Wednesday, April 11, 2012

morning sounds


The sun rises at 6.30 in the morning. Our bedroom faces the West and the small windows are covered with aluminium foil to stop the tiniest sun beam getting in. We can sleep in deep hot dreams until we sweat ourselves out of the bed or until one of us turns the A.C.  on. Theoretically yes. But there is a group of little pigeons under our bedroom balcony who as a family perform ‘Surya Namaskara’* every morning at 6.30. They coo melodically one by one. One starts the other one stops. In Turkey we imagine they are praying ; chanting  ‘huu’ to call out to god in a deep morning trance. They do it (to the sun?) here too. Right after the faint Morning Prayer I hear in my deepest psyche, they start. I lay in bed half awake listening to them. I almost see them whirling with little pigeon feet around themselves chanting ‘coo’, ‘coo’. In one of the fairytales I have read in the distant past to Kitty, the pigeons were young love struck girls turned in to birds by an evil curse. They whirl praying to be free: ’coo’,’coo’.
 At 7.00 to accompany the pigeons the shriek of a peacock rips the morning. Every morning, that glamorous bird sees her own ugly feet and cries in despair. Every night she goes to bed hoping it is going to be better the next day. Alas, her curse continues- yet another day with ugly feet. No wonder she shrieks. One lonesome magpie joins her with amazement. He only makes out the same rising tone, going up a note every time. He stops before the climax; looks at the peacock  and starts again. ‘What ugly feet!’

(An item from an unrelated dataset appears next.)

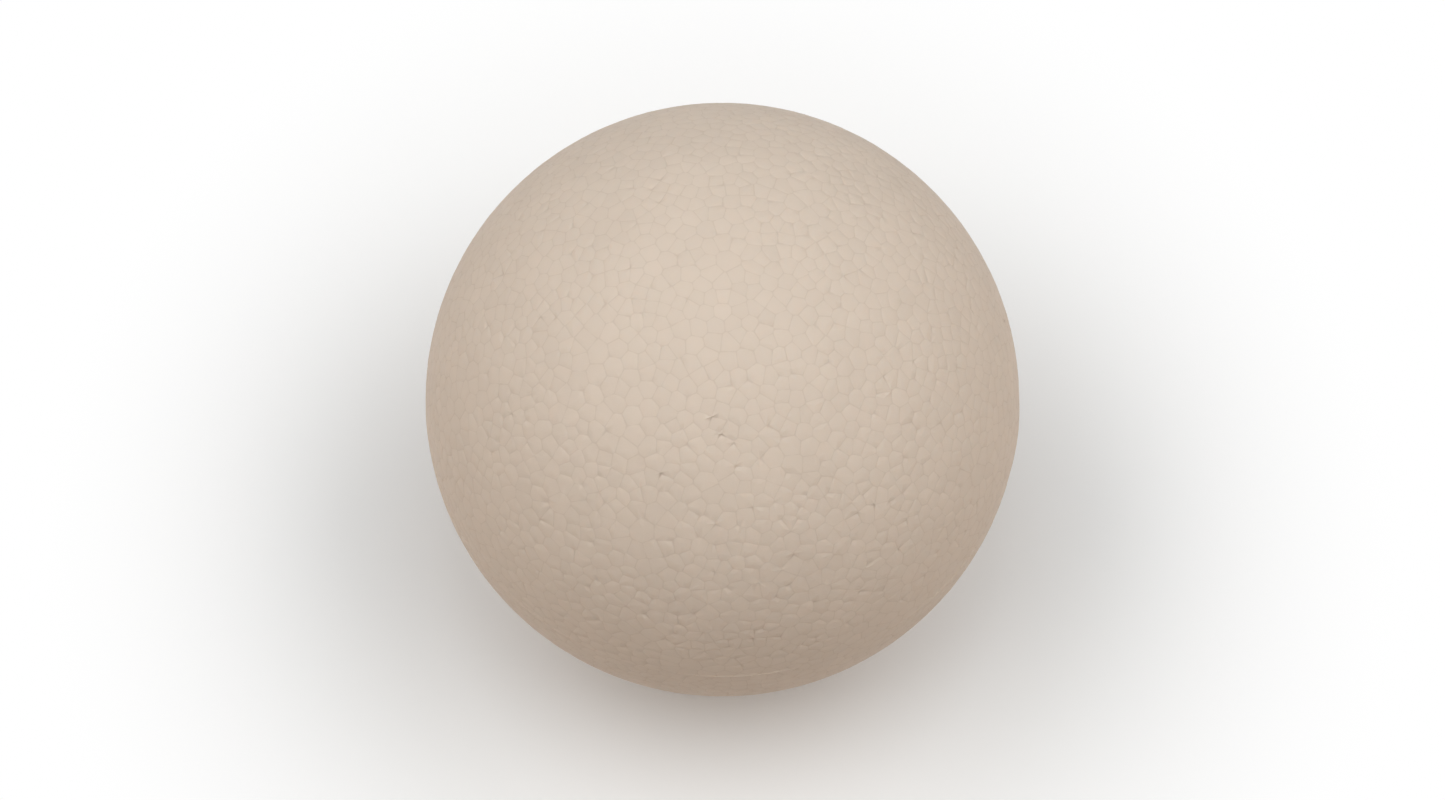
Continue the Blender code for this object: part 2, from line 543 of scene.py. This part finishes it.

 From the deep end of the street below a sad, heart-breaking flute tune follows the peacock sorrow.   A simple bamboo flute song comes slowly into the bedroom. He plays the same tune every morning. I can almost hear the lyrics of the song:
 Come, let’s go to Juhu Beach,
I missed your bangles tinkling,
 Your sari thrown over your shoulder,
 When the sun goes down
 Come. Let’s go to Juhu Beach.
 He walks along the street carrying   hundreds of flutes stuck to a bucket. He slowly walks, listens to people non-calling him to buy a flute, and sits on one of the garden walls and talks to the security guards.  When he walks away he plays the only tune he knows,: ‘Come, let’s go to Juhu beach.’
 The morning panic kicks in our household. Breakfast, lunch bag preparation, coffee, tea, one missing lonely sock, one hair bauble lost in a household black hole, I wonder how two people going out can make morning life so busy.

At 7.45 they leave.  I have another mug of tea and read the papers deciding which shows, which plays I will not be able to go.  This one is too far away; this one is too early in the evening, that one will not go well with a teenage girl. Then the mystery starts. I went out to see who it was but there was no clue to reveal it.
 ‘Claraneey!’. It sounds exactly like that: ’Claraneey’. I spotted a man with a bicycle. He is not wearing a uniform of any description, he walks with the bicycle, not carrying anything on, around, behind the bicycle, he stops randomly, looks around and lets it go ‘Claraneey’.  No one comes out to talk to him, no one calls him to buy, sell, show, whatever he does in life, no one is interested. ‘Claraney’ he and the mystery continues on.
  A few minutes later another sound begins.  A metal plank meeting another metal.  Flip-flops and a short man with bendy knees makes this sharp, dark sound. It is the Pre-Rubbish Truck man. He follows the bamboo fluteman clanking. He proclaims the arrival of the rubbish truck so the security guards take the rubbish out. Blackbirds, scary ravens hear the clanks before everybody else. They come to my balcony eyeing the arrival of the truck. Green parakeets are very busy counting and recounting their little flock . One by one they chirp four times, fly to the wires across the road and chirp again.
  While this flying, chirping, counting is keeping heavens busy a big healthy Brahman cow walks slowly swaying her horns. A sweet smell of incense, the bells and morning prayers reach the 7th floor.  She stops with her man at the gates and sways her horns, the man receives some money.  In the building next  door  a little sausage dog every morning has the same barking conversation with the cow; the cow doesn’t mind his tone.  She takes her time and follows the street where mysteryman, rubbishman, fluteman turn left  and disappear.  The image of her tail, the sound of the bells stay with me for sometime.